Learning and visualizing chronic latent representations using electronic health records
(Springer, 2022-09-05) Chushig-Muzo, David; Soguero Ruiz, Cristina; de Miguel Bohoyo, Pablo; Mora Jiménez, Inmaculada
Nowadays, patients with chronic diseases such as diabetes and hypertension have reached alarming numbers worldwide. These diseases increase the risk of developing acute complications and involve a substantial economic burden and demand for health resources. The widespread adoption of Electronic Health Records (EHRs) is opening great opportunities for supporting decision-making.
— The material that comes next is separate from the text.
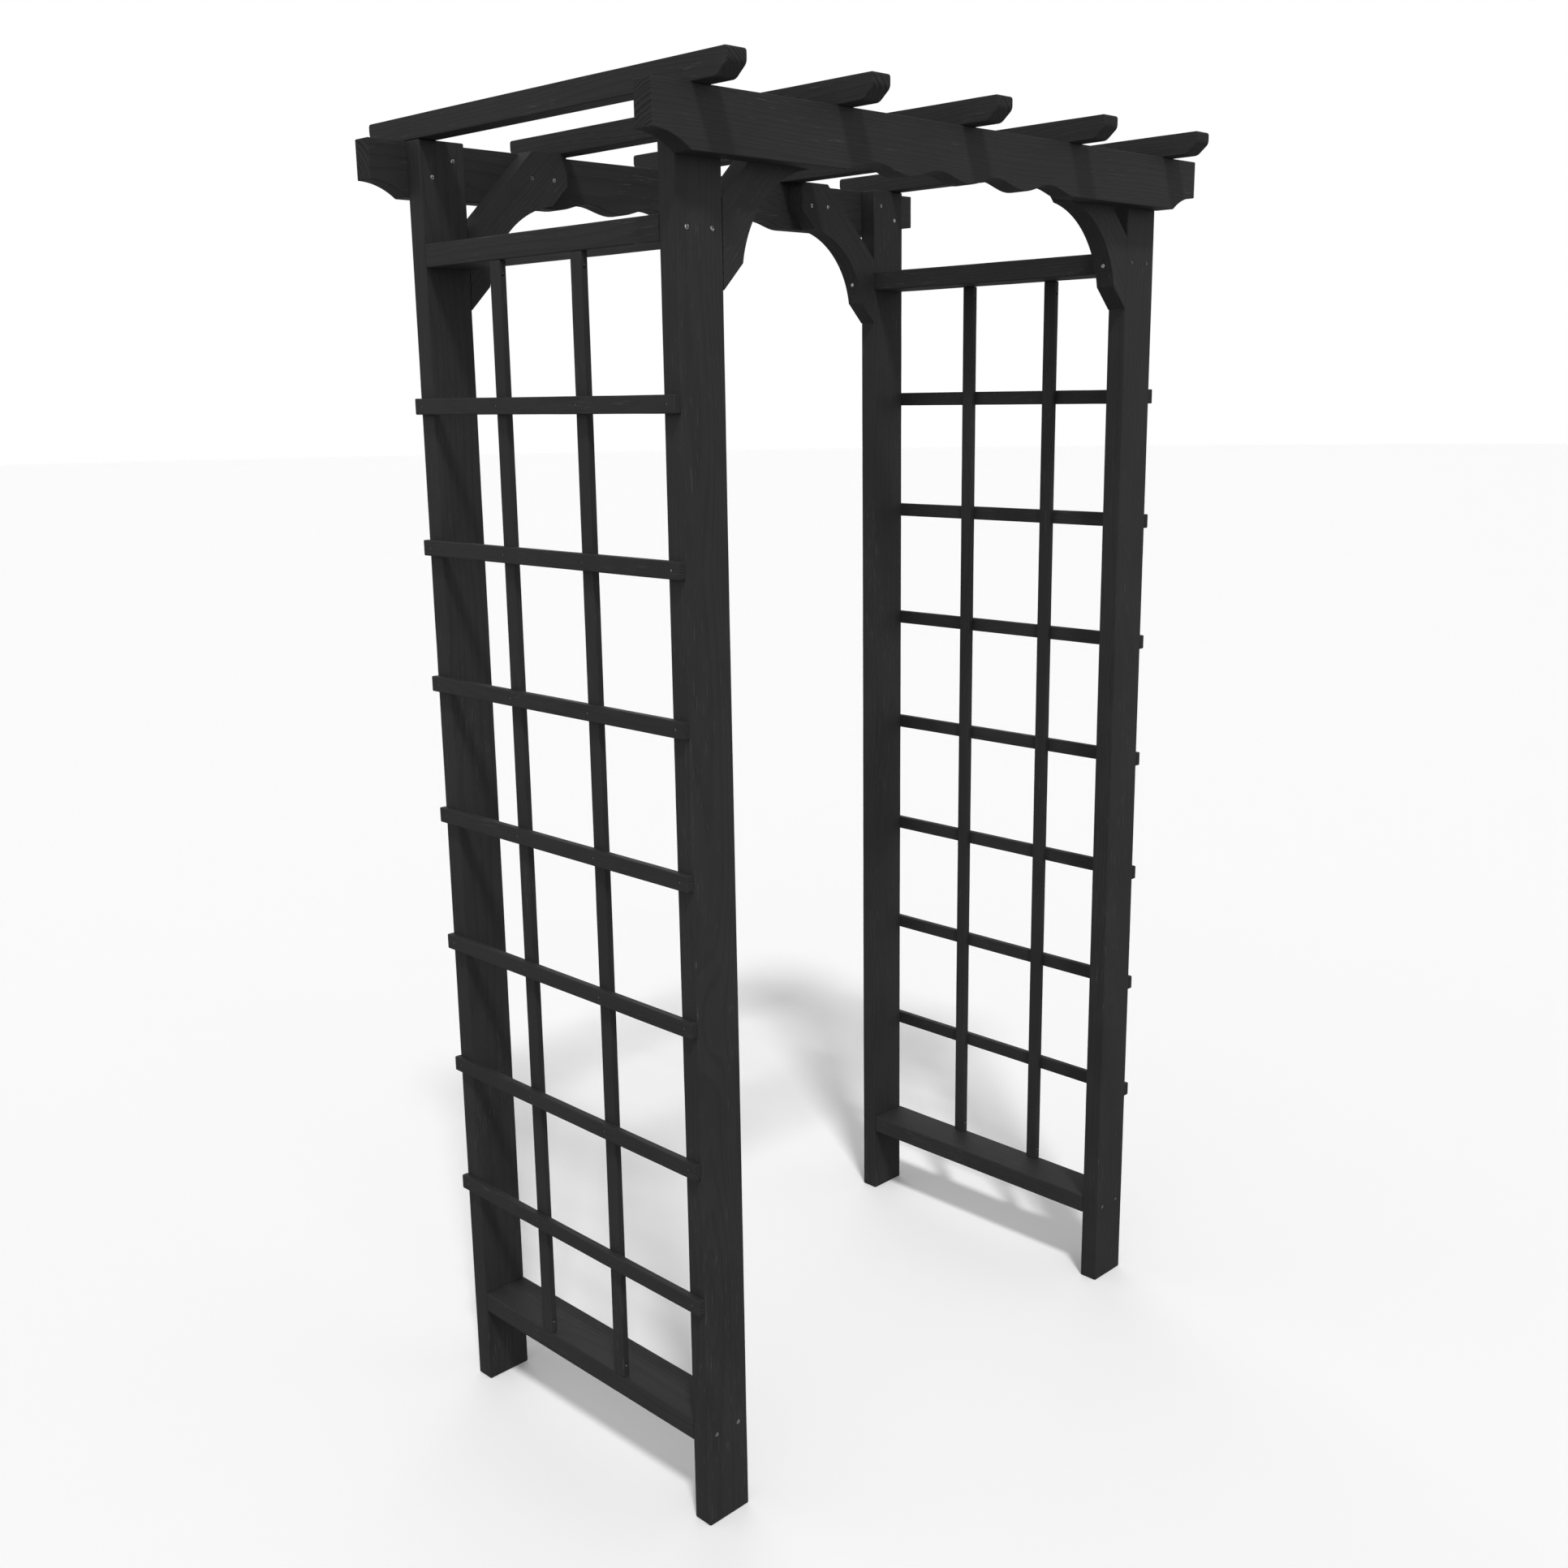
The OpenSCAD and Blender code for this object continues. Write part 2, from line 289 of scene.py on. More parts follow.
def flatShape(stops, low, high, rows):
    # flat grid with its columns at the stops, between two edges
    bm = bmesh.new()
    count = len(stops) - 1
    bmesh.ops.create_grid(bm, x_segments=count, y_segments=rows, size=0.5)
    for vert in bm.verts:
        column = round((vert.co.x + 0.5) * count)
        share = vert.co.y + 0.5
        vert.co.x = stops[column]
        vert.co.y = low + (high - low) * share
    return bm


def raiseLowerEdge(bm, rise, high):
    # lifts the lower edge by rise(x) and spreads the rows above it evenly
    low = min(vert.co.y for vert in bm.verts)
    for vert in bm.verts:
        share = (high - vert.co.y) / (high - low)
        vert.co.y += rise(vert.co.x) * share


def trim(bm, point, normal):
    # cuts away what lies beyond a line across the flat shape
    bmesh.ops.bisect_plane(bm, geom=bm.verts[:] + bm.edges[:] + bm.faces[:], dist=1e-6,
                           plane_co=point, plane_no=normal, clear_outer=True)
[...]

Nevertheless, data extracted from EHRs are complex (heterogeneous, high-dimensional and usually noisy), hampering the knowledge extraction with conventional approaches. We propose the use of the Denoising Autoencoder (DAE), a Machine Learning (ML) technique allowing to transform high-dimensional data into latent representations (LRs), thus addressing the main challenges with clinical data. We explore in this work how the combination of LRs with a visualization method can be used to map the patient data in a two-dimensional space, gaining knowledge about the distribution of patients with different chronic conditions. Furthermore, this representation can be also used to characterize the patient’s health status evolution, which is of paramount importance in the clinical setting. To obtain clinical LRs, we considered real-world data extracted from EHRs linked to the University Hospital of Fuenlabrada in Spain. Experimental results showed the great potential of DAEs to identify patients with clinical patterns linked to hypertension, diabetes and multimorbidity. The procedure allowed us to find patients with the same main chronic disease but different clinical characteristics. Thus, we identified two kinds of diabetic patients with differences in their drug therapy (insulin and non-insulin dependant), and also a group of women affected by hypertension and gestational diabetes. We also present a proof of concept for mapping the health status evolution of synthetic patients when considering the most significant diagnoses and drugs associated with chronic patients. Our results highlighted the value of ML techniques to extract clinical knowledge, supporting the identification of patients with certain chronic conditions. Furthermore, the patient’s health status progression on the two-dimensional space might be used as a tool for clinicians aiming to characterize health conditions and identify their more relevant clinical codes.